-- START Records for the task --

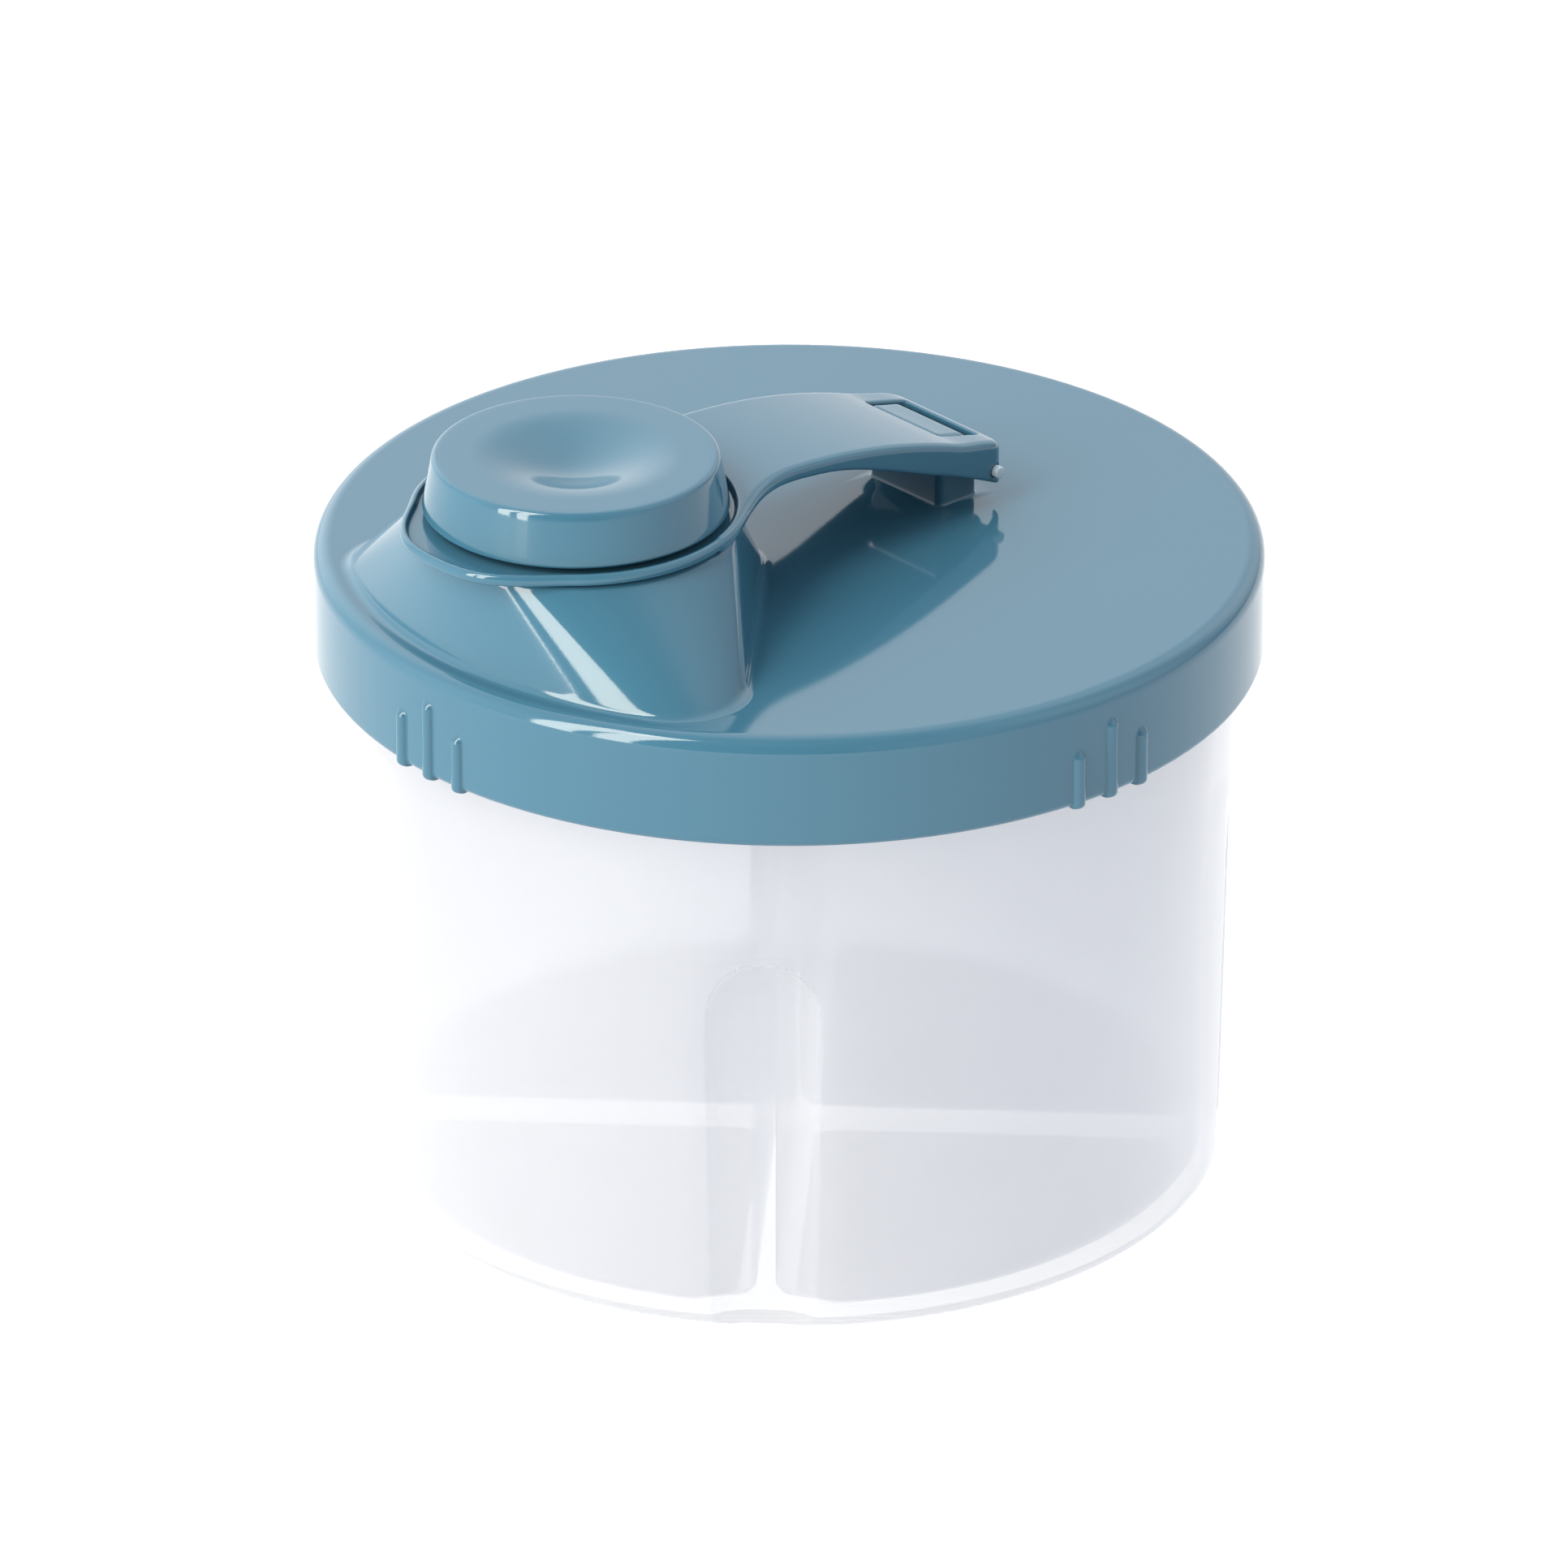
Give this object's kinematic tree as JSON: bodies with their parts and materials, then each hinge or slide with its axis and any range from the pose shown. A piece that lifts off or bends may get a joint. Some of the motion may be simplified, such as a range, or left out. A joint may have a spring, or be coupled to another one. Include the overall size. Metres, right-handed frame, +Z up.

-- END Records for the task --
-- START Records for the task --

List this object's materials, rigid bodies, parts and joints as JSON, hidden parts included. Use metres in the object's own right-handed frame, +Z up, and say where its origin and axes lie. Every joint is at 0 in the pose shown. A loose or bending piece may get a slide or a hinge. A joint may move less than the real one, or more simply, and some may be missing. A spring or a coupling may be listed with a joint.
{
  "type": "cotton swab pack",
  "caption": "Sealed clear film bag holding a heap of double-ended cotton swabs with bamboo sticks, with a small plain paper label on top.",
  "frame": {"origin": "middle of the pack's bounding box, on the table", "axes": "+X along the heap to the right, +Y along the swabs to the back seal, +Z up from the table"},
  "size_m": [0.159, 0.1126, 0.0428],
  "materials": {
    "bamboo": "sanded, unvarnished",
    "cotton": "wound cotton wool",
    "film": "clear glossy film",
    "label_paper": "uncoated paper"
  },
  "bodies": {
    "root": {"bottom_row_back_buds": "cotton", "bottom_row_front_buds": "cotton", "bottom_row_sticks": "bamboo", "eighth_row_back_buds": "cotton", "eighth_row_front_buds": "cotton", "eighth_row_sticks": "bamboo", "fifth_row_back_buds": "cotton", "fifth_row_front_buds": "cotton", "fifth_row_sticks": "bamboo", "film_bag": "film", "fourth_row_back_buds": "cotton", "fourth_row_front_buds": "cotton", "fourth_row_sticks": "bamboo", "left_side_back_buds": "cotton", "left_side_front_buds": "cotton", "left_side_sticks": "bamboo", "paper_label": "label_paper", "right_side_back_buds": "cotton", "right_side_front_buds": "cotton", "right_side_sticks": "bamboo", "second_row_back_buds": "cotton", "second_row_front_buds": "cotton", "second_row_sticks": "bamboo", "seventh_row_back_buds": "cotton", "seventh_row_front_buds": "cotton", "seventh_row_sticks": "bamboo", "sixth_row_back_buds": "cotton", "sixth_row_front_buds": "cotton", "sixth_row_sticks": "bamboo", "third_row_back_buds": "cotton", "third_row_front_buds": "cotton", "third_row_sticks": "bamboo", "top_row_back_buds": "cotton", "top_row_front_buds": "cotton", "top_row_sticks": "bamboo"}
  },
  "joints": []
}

-- END Records for the task --

**Directions for this task**
Report only the number of lines in the records that include the word "axes".

**Solution below**
2